Overview
Because I paint I sculpt, no because I sculpt I paint, no, because I paint I sculpt, I can’t figure because I paint, I can figure because I sculpt, no I figure because I sculpt, I can’t figure with my paint, because I sculpt, I can figure because I’m paint, because I sculpt, no, because i’m paint.

We could dare to extract mysticism from ordinary life. It would be like a ritual, standing in front of Mathilde Denize's objects where there is no truth to be sought, and imagining oneself taking on the role of an archaeologist probing the present and trying to detect fragments, witnesses of an elusive totality. Although she draws on the everyday, there is no appropriation of reality, but rather an embodiment of memory and attention to the sensitive in the form revealed by assemblages and reminiscences.

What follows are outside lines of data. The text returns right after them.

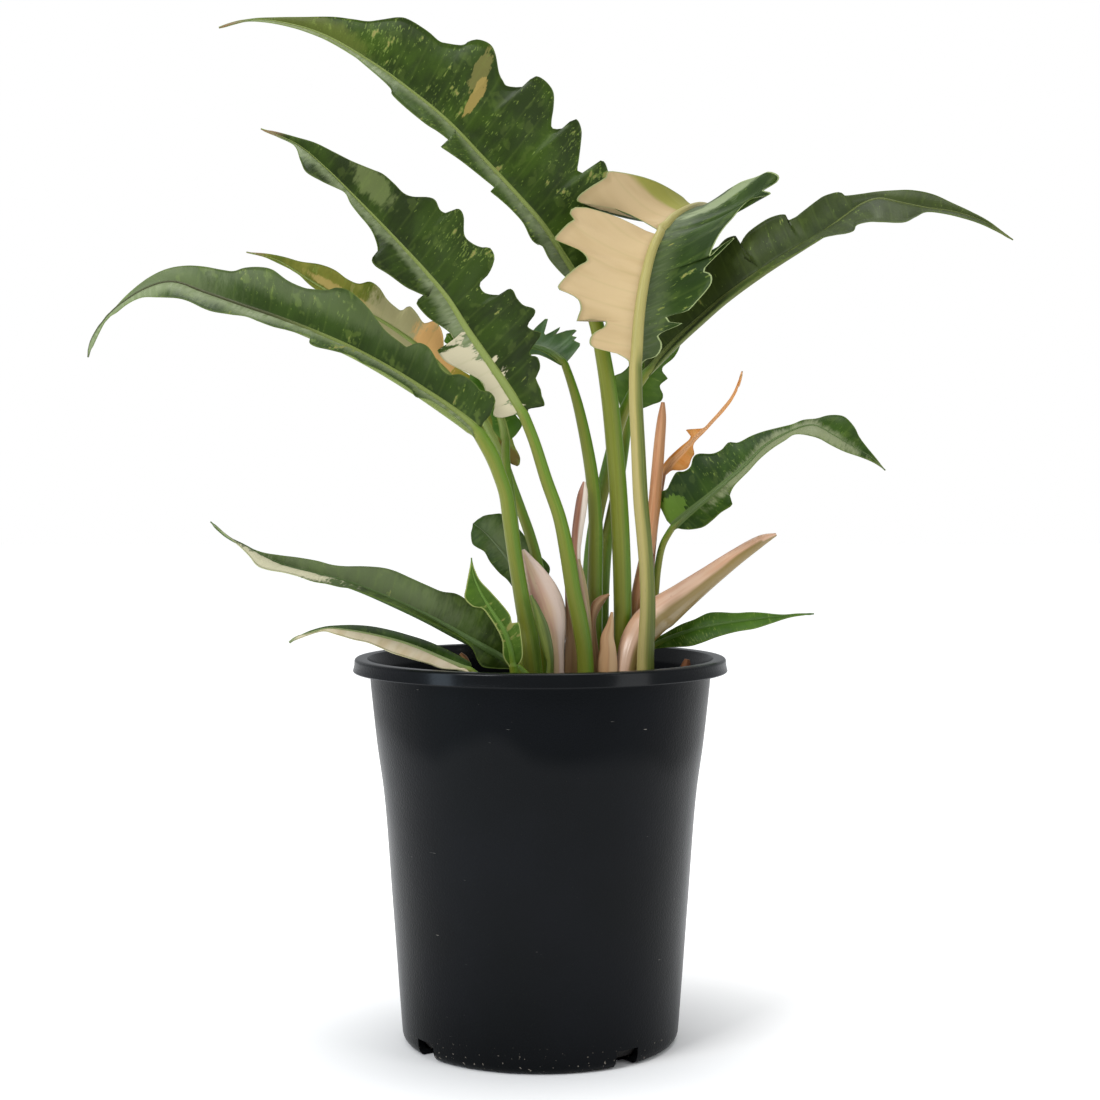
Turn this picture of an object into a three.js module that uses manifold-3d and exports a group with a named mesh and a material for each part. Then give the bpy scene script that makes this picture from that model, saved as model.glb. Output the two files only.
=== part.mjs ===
// Ring of fire philodendron in a plain nursery pot, millimetres, +Z up.
// Origin at the bottom centre of the pot, +X to the right and +Y away from the front.
import * as THREE from 'three';
import { mergeVertices } from 'three/addons/utils/BufferGeometryUtils.js';
import Module from 'manifold-3d';

const wasm = await Module();
wasm.setup();

// Driving dimensions of the pot
const RIM_RADIUS = 99.5;
const POT_HEIGHT = 205;
const LIP_RADIUS = 100.3;
const LIP_DEPTH = 7.2;
const LIP_WALL = 1.8;
const MOUTH_RADIUS = 92.4;
const NECK_RADIUS = 91.4;
const WALL = 1.8;
const FLOOR = 3;
const FOOT_RADIUS = 72.4;
const POT_SIDES = 36;
const NOTCH = { width: 14, low: -1, high: 9, deep: 22, turns: [-53, 37, 127, 217] };

// Potting mix
const SOIL_TOP = 184;
const SOIL_GAP = 0.35;
const SOIL_SIDES = 18;
const HOLE_LOW = 157;
const HOLE_HIGH = 190;
const HOLE_GAP = 0.35;
const HOLE_SIDES = 10;

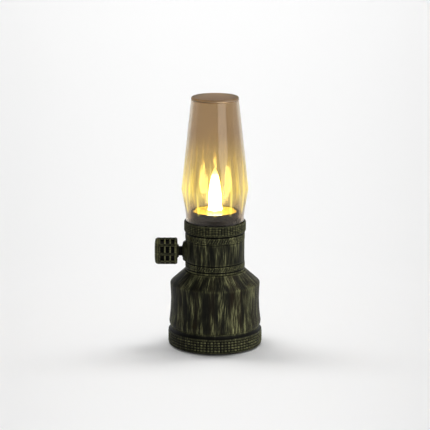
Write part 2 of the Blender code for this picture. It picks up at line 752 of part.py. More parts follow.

Blue Print - usually on a white background - is a technique used for architectural plans and
industrial drawings that reproduce the standards of the object to be examined from every angle, in order to project its representation into space. Mathilde Denize has no drawings, no standards to model, but rather immaterial imprints, (blue) thoughts whose trajectory escapes all fixity. Even if it is volatile, what can be grasped in extremis from oblivion traces a poetics of form, and touches on an economy of gesture that we perceive as the unfolding of a modest attitude. The gesture follows an intuitive choreography, oscillating skilfully between painting and sculpture, and interfering exactly there, in the in-between where the object is born. If the relationship with the medium is intensified in this interstice, it should be noted that the painting does not cover the form but constructs its spatiality and invests the field of representation of the object in the exhibition space. The Pauline Pavec gallery then becomes the place where the work is staged. The glazed ceramic assemblages reveal thoughts that take on the enigmatic form of dreams, and are charged with a memorial dimension. The removal of any semblance of grandiloquence brings the work closer to the intimate, so that something sacred remains in these domestic ex-votos, maintaining a spontaneous pact with the viewer. Some of the sculptures, with their organic allure, stand out majestically against their geometric base, acting as a clue to the sacred form. Each is a variation in thought, a transformation of the fragment through gesture,

temporality and materials. We could almost end up talking about painting without a canvas, yet Mathilde Denize has carved costumes in bas-reliefs from her own scraps. Previous attempts at figuring on the stretcher have ended in their disappearance, but this has not been a definitive gesture.
Transmuted, the cut-out canvases sculpt a presence of the body, of the figure, hollowed out by its absence. Mathilde Denize sets the scene for a body of work in which painting and sculpture become entangled, willingly affecting each other's identities in constant movement. Each piece responds to an approach in which they combine with each other to generate an interaction with real space that can be found in Ree Morton, one of her inspirations, about whom Lucy Lippard distinguished a controlled space, always dispersed but no less captured between the pictorial and the sculptural.[1].
Faced with the passing world, Mathilde Denize takes samples of existence, modelling immediate impressions in which the abstraction of any context prefigures an intuitive language. By taking hold of what is a priori insignificant, upside down and discreet, she gives form a magical quality, brushing up against the edges of reality. Shaped by the imaginary, what resists in the territories of the mind joins the tangible and accesses an uncertain, if not fleeting, part of reality, always full of freedom.